• [Data supplied]:

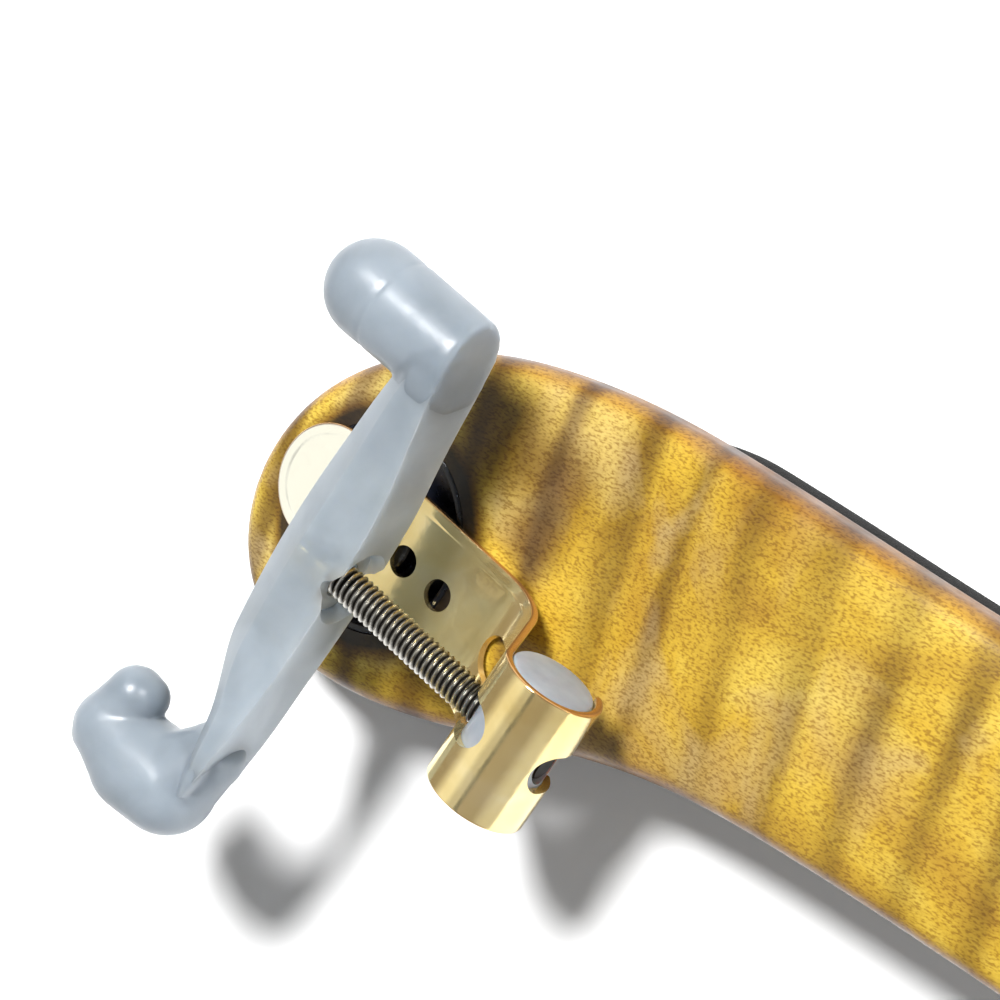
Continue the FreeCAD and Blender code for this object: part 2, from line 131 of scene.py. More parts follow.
def soften(piece, width, segments, angle):
    """Rounds the piece's edges that are sharper than the angle, by a width in millimetres."""
    bevel = piece.modifiers.new("soften", "BEVEL")
    bevel.width = width * MM
    bevel.segments = segments
    bevel.limit_method = "ANGLE"
    bevel.angle_limit = math.radians(angle)
    apply_modifiers(piece)


def finish(piece, body, material, nodes, smooth_angle=35):
    """Gives a piece its material and body, shades it smooth, and hides the CAD nodes it stands for."""
    piece.data.materials.clear()
    piece.data.materials.append(material)
    shade(piece, smooth_angle)
    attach(piece, body)
    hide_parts(*nodes)
    return piece


def ring_mesh(rings, closed=False, caps=True):
    """A bmesh skin over rings that have the same number of points."""
    skin = bmesh.new()
    loops = [[skin.verts.new(point) for point in ring] for ring in rings]
    count = len(loops[0])
    pairs = list(zip(loops, loops[1:])) + ([(loops[-1], loops[0])] if closed else [])
    for low, high in pairs:
        for i in range(count):
            following = (i + 1) % count
            skin.faces.new((low[i], low[following], high[following], high[i]))
    if caps and not closed:
        skin.faces.new(loops[0])
        skin.faces.new(loops[-1])
    return skin


def lathe(name, profile, place, segments=96, closed=False):
    """Turns (radius, height) points about the local Z axis. Points of no radius close the ends."""
    rings = []
    for radius, height in profile:
        turns = [2 * math.pi * i / segments for i in range(segments)]
        rings.append([(radius * math.cos(a), radius * math.sin(a), height) for a in turns])
    skin = ring_mesh(rings, closed=closed, caps=False)
    bmesh.ops.remove_doubles(skin, verts=skin.verts, dist=1e-4)
    bmesh.ops.dissolve_degenerate(skin, edges=skin.edges, dist=1e-5)
    return put(name, skin, place)


def arc(centre, radius, start, stop, steps):
    """Points of a circular arc in a profile's plane, in degrees."""
    angles = [math.radians(start + (stop - start) * i / steps) for i in range(steps + 1)]
    return [(centre[0] + radius * math.cos(a), centre[1] + radius * math.sin(a)) for a in angles]


def disc_tool(radius, low, high, place, segments=96):
    """A round cutter along the local Z axis."""
    return lathe("tool", [(0, low), (radius, low), (radius, high), (0, high)], place, segments)


def box_tool(low, high, place):
    """A box cutter between two corners."""
    block = bmesh.new()
    bmesh.ops.create_cube(block, size=1.0)
    middle = [(a + b) / 2 for a, b in zip(low, high)]
    extent = [b - a for a, b in zip(low, high)]
    for vert in block.verts:
        vert.co = Vector([m + c * e for m, c, e in zip(middle, vert.co, extent)])
    return put("tool", block, place)


def along_y(place):
    """The same frame with its local Z turned onto its Y, for pieces turned about the barrel's axis."""
    return place @ Matrix.Rotation(math.radians(-90), 4, "X")


# ---------------------------------------------------------------- materials

def material_base(name):
    """A new node material with its tree's nodes and links and its shader."""
    material = bpy.data.materials.new(name)
    material.use_nodes = True
    nodes, links = material.node_tree.nodes, material.node_tree.links
    return material, nodes, links, nodes["Principled BSDF"]


def stretched(nodes, links, scale):
    """Object coordinates stretched by three factors."""
    coordinates = nodes.new("ShaderNodeTexCoord")
    mapping = nodes.new("ShaderNodeMapping")
    mapping.inputs["Scale"].default_value = scale
    links.new(coordinates.outputs["Object"], mapping.inputs["Vector"])
    return mapping.outputs["Vector"]


def noise_field(nodes, links, vector, scale, detail=3.0, distortion=0.0, rough=0.5):
    """A noise value over the object. The scale is in cycles per metre."""
    field = nodes.new("ShaderNodeTexNoise")
    field.inputs["Scale"].default_value = scale
    field.inputs["Detail"].default_value = detail
    field.inputs["Distortion"].default_value = distortion
    field.inputs["Roughness"].default_value = rough
    links.new(vector, field.inputs["Vector"])
    return field.outputs["Fac"]


def ramp(nodes, links, value, stops):
    """A colour ramp through (position, colour) stops."""
    node = nodes.new("ShaderNodeValToRGB")
    elements = node.color_ramp.elements
    while len(elements) < len(stops):
        elements.new(0.5)
    for element, (position, colour) in zip(elements, stops):
        element.position = position
        element.color = (*colour, 1)
    links.new(value, node.inputs["Fac"])
    return node.outputs["Color"]


def grey(level):
    return (level, level, level)


def attribute(nodes, name):
    """The value of a mesh attribute that the piece's builder has written."""
    node = nodes.new("ShaderNodeAttribute")
    node.attribute_name = name
    return node.outputs["Fac"]


def mixed(nodes, links, kind, factor, first, second):
    """Mixes two colours. Each may be a socket or a colour, and the factor a socket or a number."""
    node = nodes.new("ShaderNodeMix")
    node.data_type = "RGBA"
    node.blend_type = kind
    for socket, value in ((node.inputs[0], factor), (node.inputs[6], first), (node.inputs[7], second)):
        if isinstance(value, bpy.types.NodeSocket):
            links.new(value, socket)
        elif isinstance(value, tuple):
            socket.default_value = (*value, 1)
        else:
            socket.default_value = value
    return node.outputs[2]


def bump(nodes, links, height, strength, distance, bsdf):
    """Fine relief on the shader's normal. The distance is in metres."""
    node = nodes.new("ShaderNodeBump")
    node.inputs["Strength"].default_value = strength
    node.inputs["Distance"].default_value = distance
    links.new(height, node.inputs["Height"])
    links.new(node.outputs["Normal"], bsdf.inputs["Normal"])


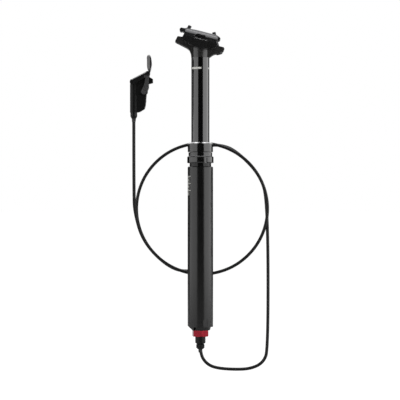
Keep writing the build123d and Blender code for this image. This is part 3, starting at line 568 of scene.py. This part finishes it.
def extruded_hose(name, color):
    """Nylon hose: a satin skin with a soft even grain."""
    material, finish = material_with(name)
    fine = finish.noise(nylon_grain)
    cloud = finish.noise(grain=0.03)
    finish.surface(
        base_color=finish.mix(cloud, shade(color, 0.85), shade(color, 1.2)),
        roughness=fine * 0.08 + cloud * 0.08 + 0.34,
        specular_ior_level=0.3,
        normal=finish.bump(fine, nylon_depth),
    )
    return material


def jaw_metal(name, color, centre, tilt):
    """Grey anodised clamp, with a pale painted highlight on the low rib between the jaws, where shade
    falls.
    """
    rib_rise = 0.004
    rib_blend = 0.0004
    rib_side = 0.0128
    rib_end = 0.0098
    sharp = 0.00001
    material, finish = material_with(name)
    fine = finish.noise(blast_grain)
    cloud = finish.noise(metal_cloud, 3.0)
    along, across, up = finish.axis_parts()
    rise = (up - centre.z) * math.cos(tilt) + (along - centre.x) * math.sin(tilt)
    low = finish.between(rib_rise - rise, 0.0, rib_blend)
    middle = finish.between(rib_side**2 - across * across, 0.0, sharp)
    ends = finish.between(rib_end**2 - along * along, 0.0, sharp)
    # Mask of the painted highlight on the rib: a pale colour there, and no metal
    bare_lip_and_rib_highlight = low * middle * ends
    grey = finish.mix(cloud, shade(color, 0.86), shade(color, 1.16))
    finish.surface(
        base_color=finish.mix(bare_lip_and_rib_highlight, grey, painted_rib_highlight),
        roughness=fine * 0.1 + cloud * 0.06 + 0.22,
        metallic=1 - bare_lip_and_rib_highlight,
        normal=finish.bump(fine, blast_depth),
    )
    return material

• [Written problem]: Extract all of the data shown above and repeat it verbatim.

• [Finished task]:
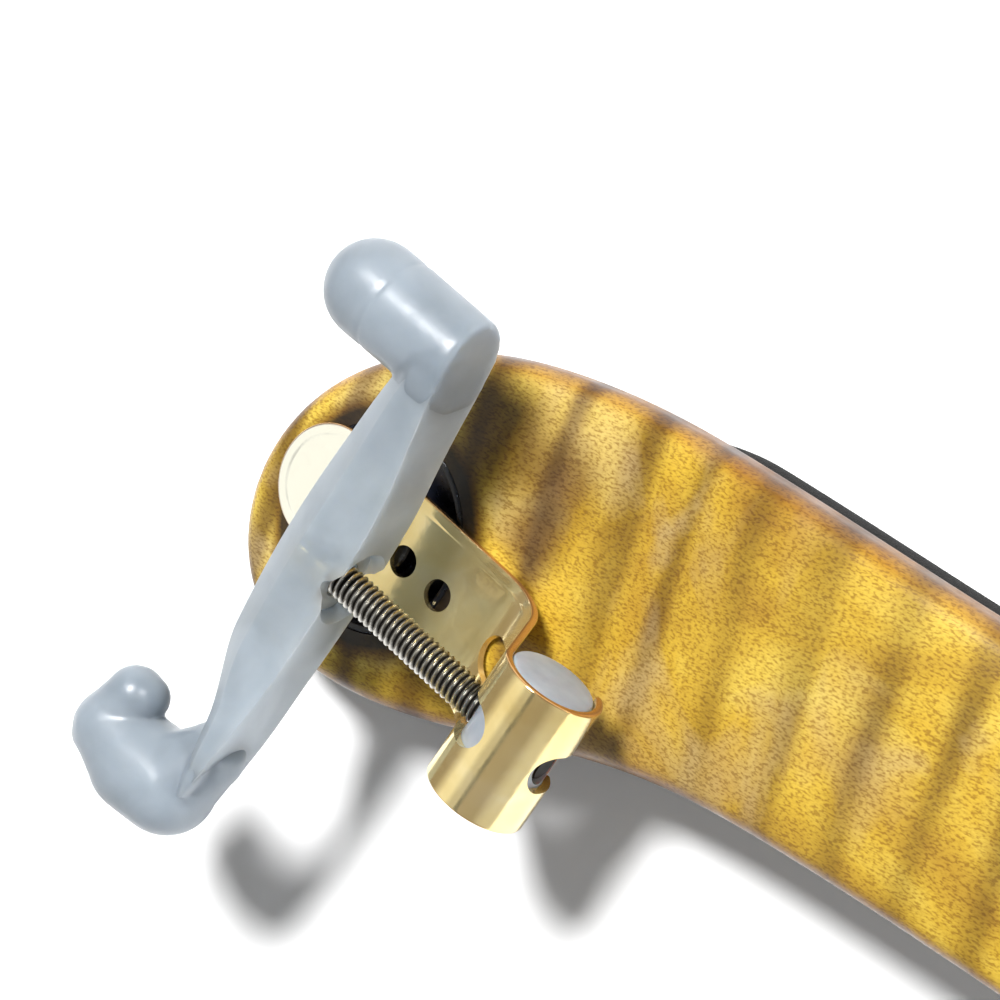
Continue the FreeCAD and Blender code for this object: part 2, from line 131 of scene.py. More parts follow.
def soften(piece, width, segments, angle):
    """Rounds the piece's edges that are sharper than the angle, by a width in millimetres."""
    bevel = piece.modifiers.new("soften", "BEVEL")
    bevel.width = width * MM
    bevel.segments = segments
    bevel.limit_method = "ANGLE"
    bevel.angle_limit = math.radians(angle)
    apply_modifiers(piece)


def finish(piece, body, material, nodes, smooth_angle=35):
    """Gives a piece its material and body, shades it smooth, and hides the CAD nodes it stands for."""
    piece.data.materials.clear()
    piece.data.materials.append(material)
    shade(piece, smooth_angle)
    attach(piece, body)
    hide_parts(*nodes)
    return piece


def ring_mesh(rings, closed=False, caps=True):
    """A bmesh skin over rings that have the same number of points."""
    skin = bmesh.new()
    loops = [[skin.verts.new(point) for point in ring] for ring in rings]
    count = len(loops[0])
    pairs = list(zip(loops, loops[1:])) + ([(loops[-1], loops[0])] if closed else [])
    for low, high in pairs:
        for i in range(count):
            following = (i + 1) % count
            skin.faces.new((low[i], low[following], high[following], high[i]))
    if caps and not closed:
        skin.faces.new(loops[0])
        skin.faces.new(loops[-1])
    return skin


def lathe(name, profile, place, segments=96, closed=False):
    """Turns (radius, height) points about the local Z axis. Points of no radius close the ends."""
    rings = []
    for radius, height in profile:
        turns = [2 * math.pi * i / segments for i in range(segments)]
        rings.append([(radius * math.cos(a), radius * math.sin(a), height) for a in turns])
    skin = ring_mesh(rings, closed=closed, caps=False)
    bmesh.ops.remove_doubles(skin, verts=skin.verts, dist=1e-4)
    bmesh.ops.dissolve_degenerate(skin, edges=skin.edges, dist=1e-5)
    return put(name, skin, place)


def arc(centre, radius, start, stop, steps):
    """Points of a circular arc in a profile's plane, in degrees."""
    angles = [math.radians(start + (stop - start) * i / steps) for i in range(steps + 1)]
    return [(centre[0] + radius * math.cos(a), centre[1] + radius * math.sin(a)) for a in angles]


def disc_tool(radius, low, high, place, segments=96):
    """A round cutter along the local Z axis."""
    return lathe("tool", [(0, low), (radius, low), (radius, high), (0, high)], place, segments)


def box_tool(low, high, place):
    """A box cutter between two corners."""
    block = bmesh.new()
    bmesh.ops.create_cube(block, size=1.0)
    middle = [(a + b) / 2 for a, b in zip(low, high)]
    extent = [b - a for a, b in zip(low, high)]
    for vert in block.verts:
        vert.co = Vector([m + c * e for m, c, e in zip(middle, vert.co, extent)])
    return put("tool", block, place)


def along_y(place):
    """The same frame with its local Z turned onto its Y, for pieces turned about the barrel's axis."""
    return place @ Matrix.Rotation(math.radians(-90), 4, "X")


# ---------------------------------------------------------------- materials

def material_base(name):
    """A new node material with its tree's nodes and links and its shader."""
    material = bpy.data.materials.new(name)
    material.use_nodes = True
    nodes, links = material.node_tree.nodes, material.node_tree.links
    return material, nodes, links, nodes["Principled BSDF"]


def stretched(nodes, links, scale):
    """Object coordinates stretched by three factors."""
    coordinates = nodes.new("ShaderNodeTexCoord")
    mapping = nodes.new("ShaderNodeMapping")
    mapping.inputs["Scale"].default_value = scale
    links.new(coordinates.outputs["Object"], mapping.inputs["Vector"])
    return mapping.outputs["Vector"]


def noise_field(nodes, links, vector, scale, detail=3.0, distortion=0.0, rough=0.5):
    """A noise value over the object. The scale is in cycles per metre."""
    field = nodes.new("ShaderNodeTexNoise")
    field.inputs["Scale"].default_value = scale
    field.inputs["Detail"].default_value = detail
    field.inputs["Distortion"].default_value = distortion
    field.inputs["Roughness"].default_value = rough
    links.new(vector, field.inputs["Vector"])
    return field.outputs["Fac"]


def ramp(nodes, links, value, stops):
    """A colour ramp through (position, colour) stops."""
    node = nodes.new("ShaderNodeValToRGB")
    elements = node.color_ramp.elements
    while len(elements) < len(stops):
        elements.new(0.5)
    for element, (position, colour) in zip(elements, stops):
        element.position = position
        element.color = (*colour, 1)
    links.new(value, node.inputs["Fac"])
    return node.outputs["Color"]


def grey(level):
    return (level, level, level)


def attribute(nodes, name):
    """The value of a mesh attribute that the piece's builder has written."""
    node = nodes.new("ShaderNodeAttribute")
    node.attribute_name = name
    return node.outputs["Fac"]


def mixed(nodes, links, kind, factor, first, second):
    """Mixes two colours. Each may be a socket or a colour, and the factor a socket or a number."""
    node = nodes.new("ShaderNodeMix")
    node.data_type = "RGBA"
    node.blend_type = kind
    for socket, value in ((node.inputs[0], factor), (node.inputs[6], first), (node.inputs[7], second)):
        if isinstance(value, bpy.types.NodeSocket):
            links.new(value, socket)
        elif isinstance(value, tuple):
            socket.default_value = (*value, 1)
        else:
            socket.default_value = value
    return node.outputs[2]


def bump(nodes, links, height, strength, distance, bsdf):
    """Fine relief on the shader's normal. The distance is in metres."""
    node = nodes.new("ShaderNodeBump")
    node.inputs["Strength"].default_value = strength
    node.inputs["Distance"].default_value = distance
    links.new(height, node.inputs["Height"])
    links.new(node.outputs["Normal"], bsdf.inputs["Normal"])


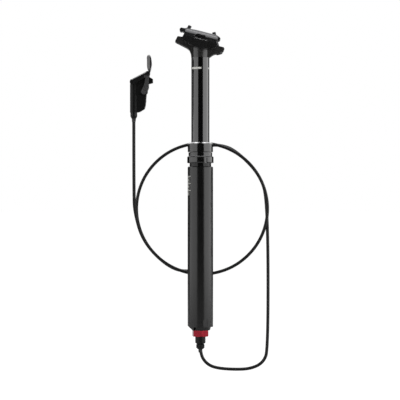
Keep writing the build123d and Blender code for this image. This is part 3, starting at line 568 of scene.py. This part finishes it.
def extruded_hose(name, color):
    """Nylon hose: a satin skin with a soft even grain."""
    material, finish = material_with(name)
    fine = finish.noise(nylon_grain)
    cloud = finish.noise(grain=0.03)
    finish.surface(
        base_color=finish.mix(cloud, shade(color, 0.85), shade(color, 1.2)),
        roughness=fine * 0.08 + cloud * 0.08 + 0.34,
        specular_ior_level=0.3,
        normal=finish.bump(fine, nylon_depth),
    )
    return material


def jaw_metal(name, color, centre, tilt):
    """Grey anodised clamp, with a pale painted highlight on the low rib between the jaws, where shade
    falls.
    """
    rib_rise = 0.004
    rib_blend = 0.0004
    rib_side = 0.0128
    rib_end = 0.0098
    sharp = 0.00001
    material, finish = material_with(name)
    fine = finish.noise(blast_grain)
    cloud = finish.noise(metal_cloud, 3.0)
    along, across, up = finish.axis_parts()
    rise = (up - centre.z) * math.cos(tilt) + (along - centre.x) * math.sin(tilt)
    low = finish.between(rib_rise - rise, 0.0, rib_blend)
    middle = finish.between(rib_side**2 - across * across, 0.0, sharp)
    ends = finish.between(rib_end**2 - along * along, 0.0, sharp)
    # Mask of the painted highlight on the rib: a pale colour there, and no metal
    bare_lip_and_rib_highlight = low * middle * ends
    grey = finish.mix(cloud, shade(color, 0.86), shade(color, 1.16))
    finish.surface(
        base_color=finish.mix(bare_lip_and_rib_highlight, grey, painted_rib_highlight),
        roughness=fine * 0.1 + cloud * 0.06 + 0.22,
        metallic=1 - bare_lip_and_rib_highlight,
        normal=finish.bump(fine, blast_depth),
    )
    return material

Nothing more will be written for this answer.